Frente a los buenos augurios, también existen estudios que anticipan lo contrario. Según un estudio de la Universidad de Tufts, los resultados del TTIP estarían fuertemente desequilibrados, dejando beneficios solo para la economía estadounidense. Estas cifras son alarmantes –casi 600.000 empleos perdidos– y bastante improbables, pero ayudan a entender las dificultades a la hora de hacer predicciones. Como ya ocurrió con el NAFTA, ni lo malo ha sido tan malo ni lo bueno, tan bueno.
Pero el TTIP busca algo más que el aumento de las exportaciones entre ambos actores internacionales. La armonización de regulaciones es el punto que más controversias genera y también el que, de conseguirse, daría a EE UU y la UE capacidad para invertir la tendencia hacia el Pacífico que vive el comercio mundial en los últimos años. Teniendo en cuenta que las barreras arancelarias entre ambos son mínimas –alrededor del 3%–, las cuestiones técnicas y legales son las que están encima de la mesa.
En este asunto existen dos opciones: o bien la legislación norteamericana se adapta a las disposiciones europeas, mucho más avanzadas y con mayor protección hacia el ciudadano, o bien ocurre lo contrario. Es una explicación, sin embargo, simplista, ya que en algunos ámbitos como el financiero EE UU ejerce más control que su socio. Cuando el objetivo es reducir todo lo posible las barreras al comercio, parece claro que la solución va a ser una armonización a la baja. Se pretende así crear un gran mercado al que el resto del mundo debería adaptarse pero del que, se supone, saldría beneficiado.

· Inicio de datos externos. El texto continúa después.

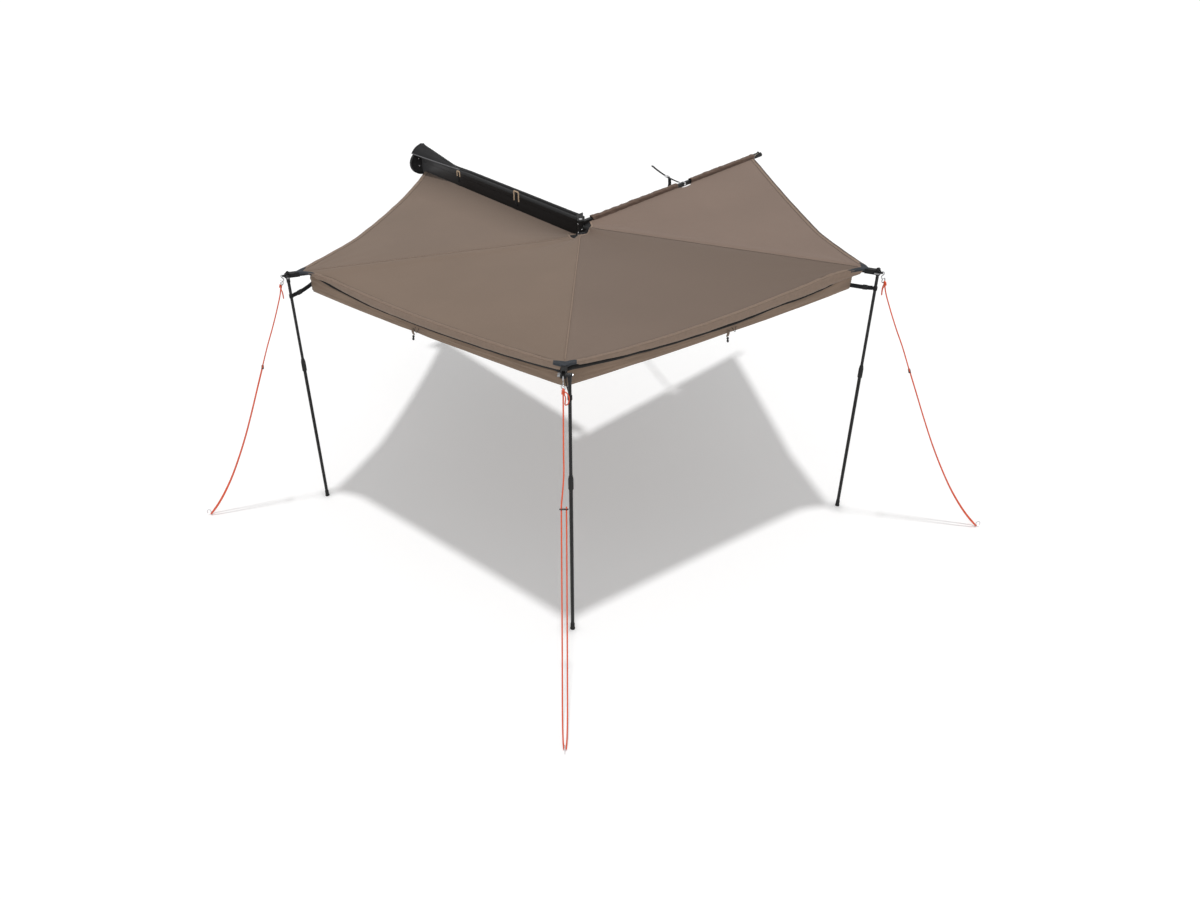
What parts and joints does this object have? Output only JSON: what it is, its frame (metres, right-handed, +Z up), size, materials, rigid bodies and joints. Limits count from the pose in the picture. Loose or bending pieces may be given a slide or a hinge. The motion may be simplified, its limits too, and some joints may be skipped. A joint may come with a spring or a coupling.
{
  "type": "vehicle side awning",
  "caption": "Swing-out side awning: fabric fan on hinged arms round a hub at the rail's end, with fold-down telescopic legs, rolled valance, soft cover and guy ropes to pegs",
  "frame": {"origin": "middle of the flat mounting face on the back of the rail", "axes": "+Z up, -Y outward from the vehicle's side, +X toward the hub end of the rail"},
  "size_m": [4.7075, 4.6433, 2.1085],
  "materials": {
    "rail": "black anodised, satin",
    "black_metal": "black powder coat",
    "bright_steel": "zinc plated",
    "arm_tube": "black anodised",
    "leg_tube": "black anodised",
    "black_plastic": "moulded",
    "foot_rubber": "matt",
    "canopy_fabric": "coated taupe cloth",
    "black_fabric": "black cloth and webbing",
    "tan_webbing": "woven webbing",
    "guy_rope": "braided cord",
    "elastic": "elastic cord"
  },
  "bodies": {
    "base": {"rail": "rail", "front_cap": "black_plastic", "hub_bracket": "black_metal", "hub_pin": "bright_steel", "cover": "black_fabric", "closure_strap_front": "tan_webbing", "closure_strap_rear": "tan_webbing", "tie_strap": "black_fabric", "tie_buckle": "bright_steel"},
    "arm_1": {"arm_1": "arm_tube", "tip_1": "black_metal", "canopy_1": "canopy_fabric", "leg_strap_1": "black_fabric", "rope_1": "guy_rope", "hook_1": "bright_steel", "slider_1": "black_plastic", "peg_1": "bright_steel"},
    "arm_2": {"arm_2": "arm_tube", "tip_2": "black_metal", "canopy_2": "canopy_fabric", "leg_strap_2": "black_fabric", "rope_2": "guy_rope", "hook_2": "bright_steel", "slider_2": "black_plastic", "peg_2": "bright_steel", "valance_1": "canopy_fabric"},
    "arm_3": {"arm_3": "arm_tube", "tip_3": "black_metal", "canopy_3": "canopy_fabric", "leg_strap_3": "black_fabric", "rope_3": "guy_rope", "hook_3": "bright_steel", "slider_3": "black_plastic", "peg_3": "bright_steel", "valance_2": "canopy_fabric"},
    "arm_4": {"arm_4": "arm_tube", "tip_4": "black_metal", "canopy_4": "canopy_fabric", "sleeve": "canopy_fabric", "ring_4": "bright_steel", "elastic_4": "elastic"},
    "leg_1": {"leg_1_upper": "leg_tube", "leg_1_clamp": "black_fabric"},
    "leg_1_slider": {"leg_1_lower": "leg_tube", "leg_1_foot": "foot_rubber"},
    "leg_1_lock": {"leg_1_collar": "black_plastic"},
    "wing_bolt_1": {"wing_bolt_1": "bright_steel"},
    "leg_2": {"leg_2_upper": "leg_tube", "leg_2_clamp": "black_fabric"},
    "leg_2_slider": {"leg_2_lower": "leg_tube", "leg_2_foot": "foot_rubber"},
    "leg_2_lock": {"leg_2_collar": "black_plastic"},
    "wing_bolt_2": {"wing_bolt_2": "bright_steel"},
    "leg_3": {"leg_3_upper": "leg_tube", "leg_3_clamp": "black_fabric"},
    "leg_3_slider": {"leg_3_lower": "leg_tube", "leg_3_foot": "foot_rubber"},
    "leg_3_lock": {"leg_3_collar": "black_plastic"},
    "wing_bolt_3": {"wing_bolt_3": "bright_steel"}
  },
  "joints": [
    {"name": "arm_1_swing", "type": "hinge", "parent": "base", "child": "arm_1", "pos_m": [1.0815, -0.106, -0.024], "axis": [0, 0, 1], "range_deg": [-67.5, 0], "deforming": ["canopy_1", "cover", "closure_strap_front", "closure_strap_rear", "rope_1", "hook_1", "slider_1", "peg_1"]},
    {"name": "arm_2_swing", "type": "hinge", "parent": "arm_1", "child": "arm_2", "pos_m": [1.0815, -0.106, 0.014], "axis": [0, 0, 1], "range_deg": [-67.5, 0], "deforming": ["canopy_2", "valance_1", "rope_2", "hook_2", "slider_2", "peg_2"]},
    {"name": "arm_3_swing", "type": "hinge", "parent": "arm_2", "child": "arm_3", "pos_m": [1.0815, -0.106, 0.052], "axis": [0, 0, 1], "range_deg": [-67.5, 0], "deforming": ["canopy_3", "valance_2", "rope_3", "hook_3", "slider_3", "peg_3"]},
    {"name": "arm_4_swing", "type": "hinge", "parent": "arm_3", "child": "arm_4", "pos_m": [1.0815, -0.106, 0.09], "axis": [0, 0, 1], "range_deg": [-67.5, 0], "deforming": ["canopy_4", "tie_strap", "tie_buckle", "elastic_4"]},
    {"name": "leg_1_fold", "type": "hinge", "parent": "arm_1", "child": "leg_1", "pos_m": [0.34248, -1.97117, 0.02628], "axis": [-0.9239, 0.3827, 0], "range_deg": [-88.6, 0], "deforming": ["leg_strap_1"]},
    {"name": "leg_1_length", "type": "slide", "parent": "leg_1", "child": "leg_1_slider", "axis": [0, 0, -1], "range_m": [-0.44, 0.2]},
    {"name": "leg_1_twist_lock", "type": "hinge", "parent": "leg_1_slider", "child": "leg_1_lock", "pos_m": [0.34248, -1.97117, -0.632], "axis": [0, 0, 1], "range_deg": [0, 90]},
    {"name": "wing_bolt_1_turn", "type": "hinge", "parent": "arm_1", "child": "wing_bolt_1", "pos_m": [0.31384, -1.9593, 0.02628], "axis": [0.9239, -0.3827, 0], "continuous": true},
    {"name": "leg_2_fold", "type": "hinge", "parent": "arm_2", "child": "leg_2", "pos_m": [2.49925, -1.47991, 0.06347], "axis": [-0.7071, -0.7071, 0], "range_deg": [-88.6, 0], "deforming": ["leg_strap_2"]},
    {"name": "leg_2_length", "type": "slide", "parent": "leg_2", "child": "leg_2_slider", "axis": [0, 0, -1], "range_m": [-0.44, 0.2]},
    {"name": "leg_2_twist_lock", "type": "hinge", "parent": "leg_2_slider", "child": "leg_2_lock", "pos_m": [2.49925, -1.47991, -0.632], "axis": [0, 0, 1], "range_deg": [0, 90]},
    {"name": "wing_bolt_2_turn", "type": "hinge", "parent": "arm_2", "child": "wing_bolt_2", "pos_m": [2.47733, -1.50183, 0.06347], "axis": [0.7071, 0.7071, 0], "continuous": true},
    {"name": "leg_3_fold", "type": "hinge", "parent": "arm_3", "child": "leg_3", "pos_m": [2.92294, 0.6903, 0.10228], "axis": [0.3827, -0.9239, 0], "range_deg": [-88.6, 0], "deforming": ["leg_strap_3"]},
    {"name": "leg_3_length", "type": "slide", "parent": "leg_3", "child": "leg_3_slider", "axis": [0, 0, -1], "range_m": [-0.44, 0.2]},
    {"name": "leg_3_twist_lock", "type": "hinge", "parent": "leg_3_slider", "child": "leg_3_lock", "pos_m": [2.92294, 0.6903, -0.632], "axis": [0, 0, 1], "range_deg": [0, 90]},
    {"name": "wing_bolt_3_turn", "type": "hinge", "parent": "arm_3", "child": "wing_bolt_3", "pos_m": [2.9348, 0.66166, 0.10228], "axis": [-0.3827, 0.9239, 0], "continuous": true}
  ]
}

El aumento del PIB mundial se ha estimado en 100.000 millones de euros. Uno de los más favorecidos sería América Latina, como socio histórico de ambos actores.
Prisas con el TTIP
Aunque Obama anunció el TTIP en 2013, tres años después poco más se sabe del acuerdo. Las negociaciones se han llevado a cabo con secretismo y falta de transparencia. Además del temor a una reducción de los derechos sociales con un probable aumento de la privatización y la falta de protección hacia el consumidor, uno de los puntos más cuestionados es la resolución de controversias. Frente a tribunales privados que podrían beneficiar a los intereses de las grandes empresas, la Unión ha propuesto un tribunal de arbitraje constituido por jueces y que esté “sujeto a principios democráticos y escrutinio público”.
Todos los plazos propuestos para llegar a un acuerdo ya se han superado y en la última semana de abril, con la celebración de la 13ª ronda de negociaciones, parece que hay más urgencia que nunca. Sin embargo, desde la Unión Europea ya no se muestra la misma predisposición a lo propuesto desde EE UU. Es el caso de François Hollande, que ha dejado claro que Francia “se reserva el derecho a decir no” en caso de que vean sus intereses agrícolas perjudicados.

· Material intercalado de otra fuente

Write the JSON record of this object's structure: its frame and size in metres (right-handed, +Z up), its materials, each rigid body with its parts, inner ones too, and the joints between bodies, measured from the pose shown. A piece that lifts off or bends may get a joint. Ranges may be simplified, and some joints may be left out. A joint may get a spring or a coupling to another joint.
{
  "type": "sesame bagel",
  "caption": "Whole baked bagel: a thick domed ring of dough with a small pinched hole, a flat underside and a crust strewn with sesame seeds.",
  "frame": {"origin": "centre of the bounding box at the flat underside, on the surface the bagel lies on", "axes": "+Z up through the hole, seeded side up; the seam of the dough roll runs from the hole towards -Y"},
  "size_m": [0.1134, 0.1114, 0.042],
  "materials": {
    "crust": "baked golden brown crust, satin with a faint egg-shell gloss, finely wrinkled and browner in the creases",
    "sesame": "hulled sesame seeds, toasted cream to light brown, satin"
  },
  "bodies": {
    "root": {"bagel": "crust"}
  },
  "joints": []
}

Pero todos tienen prisas. A ambos lados del Atlántico existen amenazas que dentro de unos meses podrían echar por la borda lo trabajado en tres años. El voto a favor del Brexit y un cambio de rumbo político en EE UU pueden poner en peligro el entramado comercial diseñado por Obama. Con el fracaso de las rondas multilaterales, el TPP y el TTIP se alzan como los nuevos pilares del poder económico y Estados Unidos como su líder. A través del TPP, Washington acepta que el centro de gravedad se haya trasladado al Pacífico, al tiempo que desarrolla herramientas para hacer frente a China. Con el TTIP consigue el apoyo de su mejor socio y crea la zona de libre mercado más grande del globo. La Unión Europea, por el contrario, parece haber agotado todos sus cartuchos y solo le queda potenciar su capacidad económica para mantener una presencia global menguante. Está claro que el TTIP es algo más que la apertura de dos mercados que, en realidad, ya están abiertos.